A GREEN MAN AND PINK ELEPHANTS - By: DAVID BRYSON, 26 Nov 2003
Some of the best & most entertaining fiction by Kingsley Amis is comparatively little known, & I am pleased to see The Green Man back in print. It has his usual virtues of offbeat humour, a gift for atmosphere, an engaging show of fogeyishness & some reallly memorable writing; & it has his occasional traits of implausibility, lapses of concentration & discursiveness, which I sometimes find irritating & sometimes entertaining depending on what mood I am in.

This is a distinctly original ghost story. Whether or not Amis found the original inspiration for his green man in legends, or in The Golden Bough, or in other fiction I have no idea. I can’t think of a similar creature in similar literature that I have come across, perhaps simply because there is no similar literature. The thread of the preternatural does not dominate the narrative, which is largely concerned with the interactions between the narrator & his family & acquaintances. The story is told by an alcoholic publican, remarkably lucid & vigorous for the most part, & opinionated & prejudiced in a way that suggests to me that the author had put some of himself into the character. He is the only character in the book who is drawn in the round, but his alcohol-dependency is not investigated in any depth, simply treated as a necessity to the plot. He is bored, grumpy & dissatisfied – familiar enough Amis themes – & predictably in search of sexual, if not precisely emotional, interest outside his rather flat & uninvolving marriage. To me, he is not completely convincing. He is rather grandly detached & above-it-alll for someone with such a massive & corrosive problem of his own, but that is not the sort of quibble I would expect to bother Amis.
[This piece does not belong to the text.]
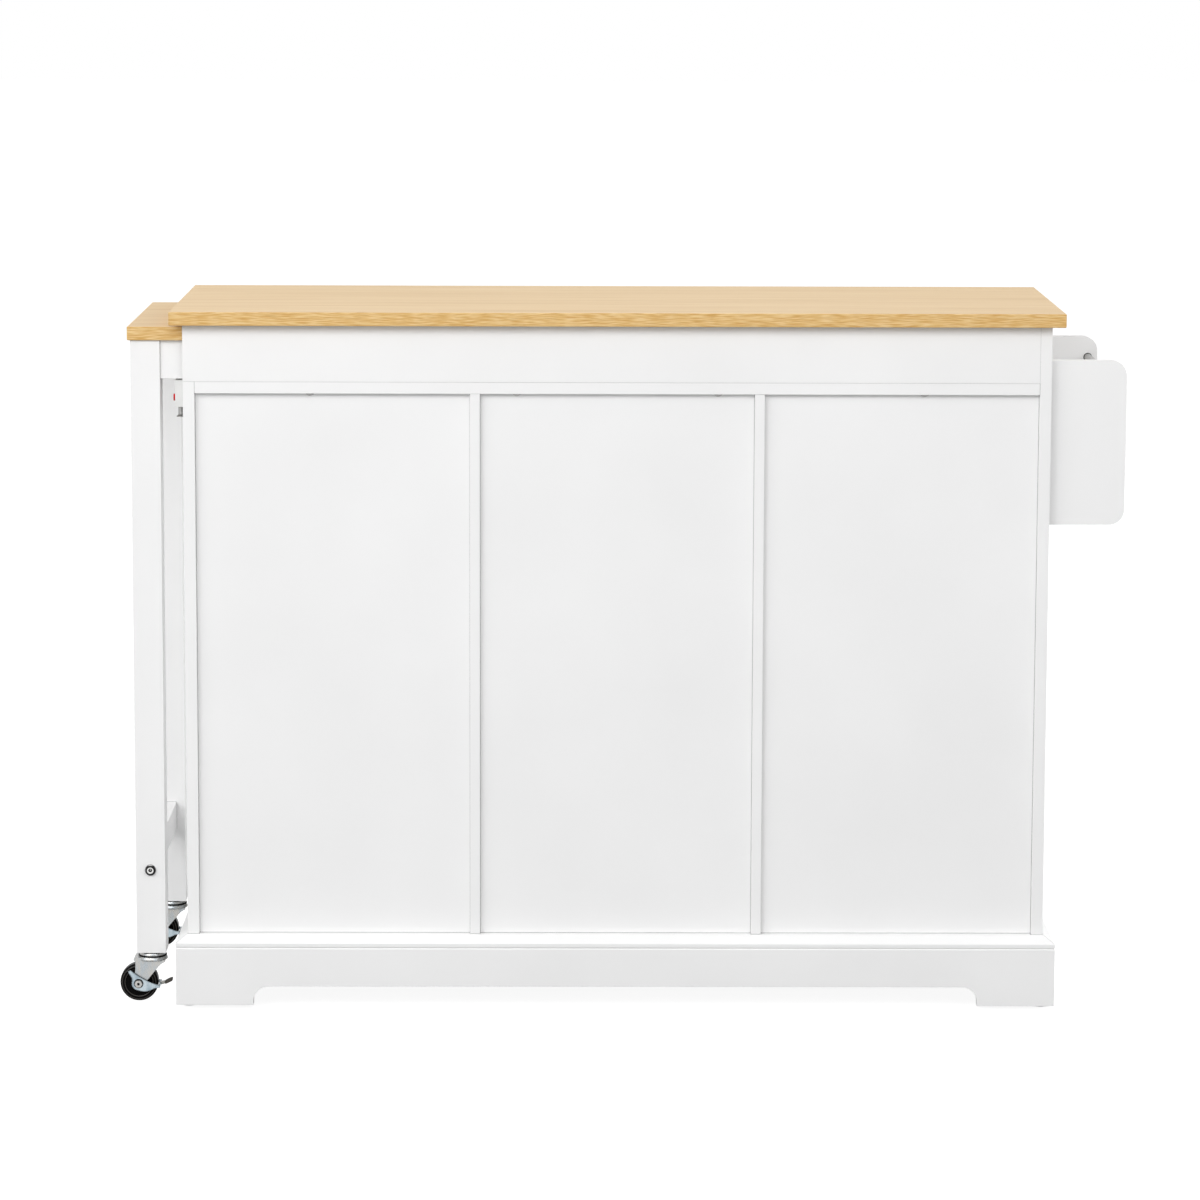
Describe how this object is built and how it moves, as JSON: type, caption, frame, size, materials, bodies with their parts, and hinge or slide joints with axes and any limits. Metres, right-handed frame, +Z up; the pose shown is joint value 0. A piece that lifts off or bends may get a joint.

The real reason for the alcoholic theme is that the author is being a bit of an old tease. Allington, the publican, sees some pretty amazing things, & we are supposed to be left wondering to what extent they are objectively real & to what extent drink-induced delusions. For the most part they were real for me, & I believe real from the author’s standpoint too, until the latter stages of the book. Here I detect a touch of wheel-spin – I simply think Amis is losing the plot a little, a suspicion confirmed by the way he winds up the narration in a slightly perfunctory manner. It’s a fine story for alll that. It will certainly appeal to his aficionados in general if they have not yet got around to it, & if you acquire it for a 5-or-6-hour flight or train journey on a caveat lector basis, I shalll be disappointed if you are disappointed.